With 'Clone Wars' the narration worked both as a way to allude the text crawls from the movies and it enhanced the feel of the wartime setting by evoking old WWII newsreels (which directly ties it to the old Saturday matinee serials from which all this was inspired.) It also have a very practical function in tying the narrative together since the story didn't always focus on one particular group of characters and would tell all sorts of disparate stories.Rebels doesn't have a crawl or narration, just the title screen. As long as it still feels like Star Wars, I'm fine without it.
Rebels has a much tighter focus both in it's scope and it's cast of characters. Also not being quite so serialised there's no need to catch the audiences up very time. As mentioned above, all this comes from the old Saturday matinee serials that were little 5-10 min episodes that always ended on a cliffhanger and were probably often shown out of order. None of that is a concern with Rebels so they just play the fanfare and get on with the adventure.

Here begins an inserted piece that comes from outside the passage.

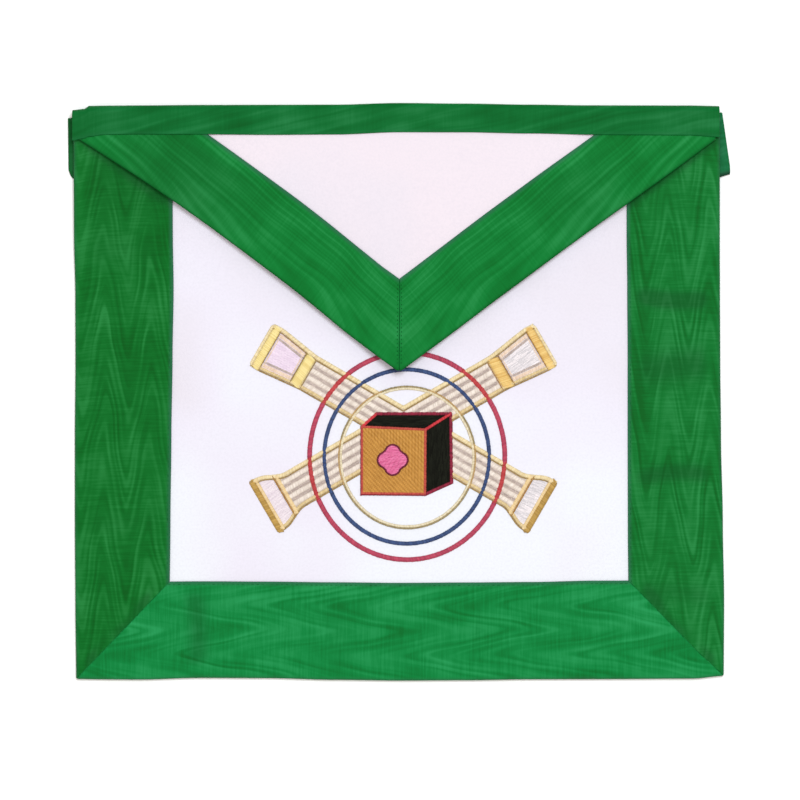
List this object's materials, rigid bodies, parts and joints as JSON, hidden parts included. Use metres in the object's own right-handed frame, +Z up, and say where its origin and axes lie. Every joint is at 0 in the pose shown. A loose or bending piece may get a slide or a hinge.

Honestly I'm not sure which way they'll go with 'Rogue One', though my gut says they'll likely keep the classic fanfare & text crawl intact. If nothing else it helps to serve as a nice familiar way to ease in audiences before changing things up, but also help place the story in time. Since this takes place right before ANH, the Han Solo movie *probably* happens about 10 years before that and if the Kenobi movie happens it could take place even earlier or between the two. Point is, these movies are going to jump around in time a bit and not always feature familiar characters or settings (even more so if they ever to something like a KotOR movie.)
The crawl is a useful tool to get the basic exposition out of the way without the audience actually feeling like they're getting an exposition dump and instead accept it as a convention of SW movies.